Caso concreto julgado pelo STF:
Alguns Tribunais de Justiça e Tribunais Regionais do Trabalho, em conjunto com Ministérios Públicos Estadual e do Trabalho editaram recomendações dizendo que a competência para autorizar a participação de crianças e adolescentes em espetáculos artísticos seria da Justiça do Trabalho. Foi o caso, por exemplo:
• da Recomendação Conjunta 1/2014 das Corregedorias dos Tribunais de Justiça e do Trabalho, e dos Ministérios Públicos estadual e do Trabalho, todos do Estado de São Paulo; e
• da Recomendação Conjunta 1/2014, dos Ministérios Públicos estadual e do Trabalho, e das Corregedorias do Tribunal de Justiça e do Trabalho, todos do Estado de Mato Grosso.

Além disso, o TRT da 2ª Região também baixou um Provimento (GP/CR 7/2014) no mesmo sentido.
A Associação Brasileira de Emissoras de Rádio e Televisão (ABERT) ajuizou ADI contra esses atos normativos.
Em 2015, Ministro Relator Marco Aurélio, monocraticamente, deferiu liminar para suspender os atos e para determinar que os pedidos de autorização de trabalho artístico para crianças e adolescentes fossem apreciados pela Justiça Comum.

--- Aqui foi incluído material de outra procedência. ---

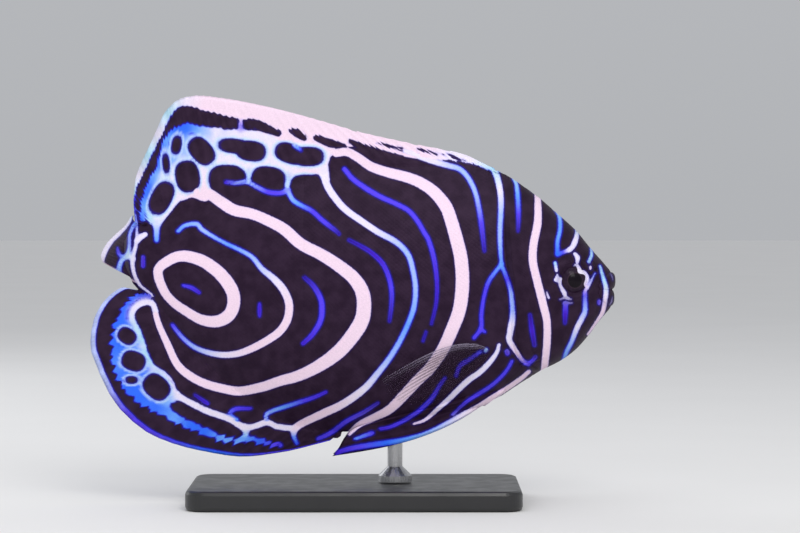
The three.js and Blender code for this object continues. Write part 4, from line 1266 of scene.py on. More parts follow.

Em 2018, o STF referendou a medida liminar concedida e suspendeu a eficácia das normas impugnadas. Para a maioria dos Ministros, a matéria é de competência da Justiça comum.
Os Ministros entenderam que os atos normativos impugnados possuem vícios de inconstitucionalidade formal e material:
• Inconstitucionalidade formal: os dispositivos tratam da distribuição de competência jurisdicional e da criação de juízo auxiliar da Infância e da Juventude no âmbito da Justiça do Trabalho, porém não foram produzidos mediante lei.
• Inconstitucionalidade material: os referidos atos normativos determinam uma competência da Justiça do Trabalho que não encontra respaldo na Constituição Federal, violando, portanto, os arts. 114 e 227 da CF/88.